Poster
in
Workshop: RLxF: RL from World Feedback Fri, Jul 10, 2026 • 12:00 AM – 1:00 AM PDT

When Is World Feedback Transferable? A Convergence Gate in Contrastive Reinforcement Learning

Bruce C Xu ⋅ Jay J Park ⋅ Vivek Buch

Project Page

Abstract

World feedback, meaning measurable signals from agent-environment interaction such as goal reaching, future-state prediction, or system metrics, offers a path to scalable reinforcement learning that does not depend on human annotation. A standard recipe for deploying world-feedback agents is to amplify a strong teacher into smaller students via distillation. We show this recipe silently fails when the world-feedback signal is contrastive.
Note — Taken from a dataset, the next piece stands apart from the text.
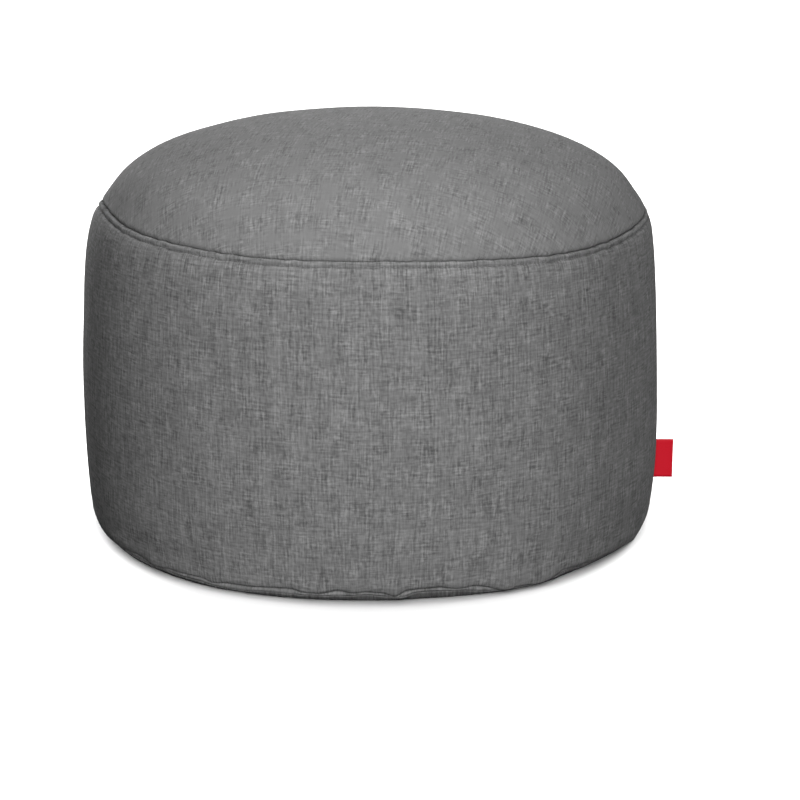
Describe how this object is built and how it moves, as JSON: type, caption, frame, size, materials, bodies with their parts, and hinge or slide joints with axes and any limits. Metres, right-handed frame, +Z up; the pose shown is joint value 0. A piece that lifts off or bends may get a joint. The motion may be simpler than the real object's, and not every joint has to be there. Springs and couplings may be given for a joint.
{
  "type": "bean bag footstool",
  "caption": "Round bean-filled fabric footstool with a crowned top panel, topstitched seams and a small side tab.",
  "frame": {"origin": "centre of the flat base, on the floor that the footstool stands on", "axes": "+Z up through the crown of the top panel; -Y is the front of the picture; +X points out of the side that carries the woven tab"},
  "size_m": [0.5167, 0.5, 0.3494],
  "materials": {
    "top_cloth": "matt melange grey plain weave",
    "side_cloth": "matt melange grey plain weave",
    "base_cloth": "matt grey plain weave",
    "tab_ribbon": "fine red woven ribbon"
  },
  "bodies": {
    "root": {"top_panel": "top_cloth", "filled_side_wall": "side_cloth", "base_panel": "base_cloth", "label_tab": "tab_ribbon"}
  },
  "joints": []
}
In contrastive RL (CRL), where the teacher learns from an InfoNCE objective over future states, student performance is nearly constant across a wide range of partially trained teachers and then increases sharply once the teacher crosses a convergence gate: a sharp threshold in world-feedback representation quality. The gate is robust across three independent teachers, predictable from a zero-cost behavioral diagnostic ($\rho > 0.7$, $\mathrm{AUC} = 0.895$), and causally controlled by contrastive discrimination difficulty. Varying the InfoNCE temperature shifts the gate by 13 epochs. Once the gate closes, amplification is dramatic: on Humanoid, distillation transforms a near-zero baseline ($6.4$) into a walking policy at $92\%$ of teacher performance. By contrast, when the world-feedback signal is a scalar reward, SAC distillation is smooth and gate-free, transferring an $11\times$ smaller student to $96.6\%$ of teacher performance. The form of world feedback (dense contrastive versus scalar) can therefore determine whether amplification is smooth or gated. We close with operational guidance for world-feedback pipelines: cheap behavioral statistics on the teacher, such as mean action magnitude and output entropy, are stronger checkpoint-selection signals than validation loss, and contrastive temperature should be treated as an explicit knob over the gate's location. These results suggest that world feedback is not interchangeable. Its form governs whether a trained agent is a teacher one can reliably build on.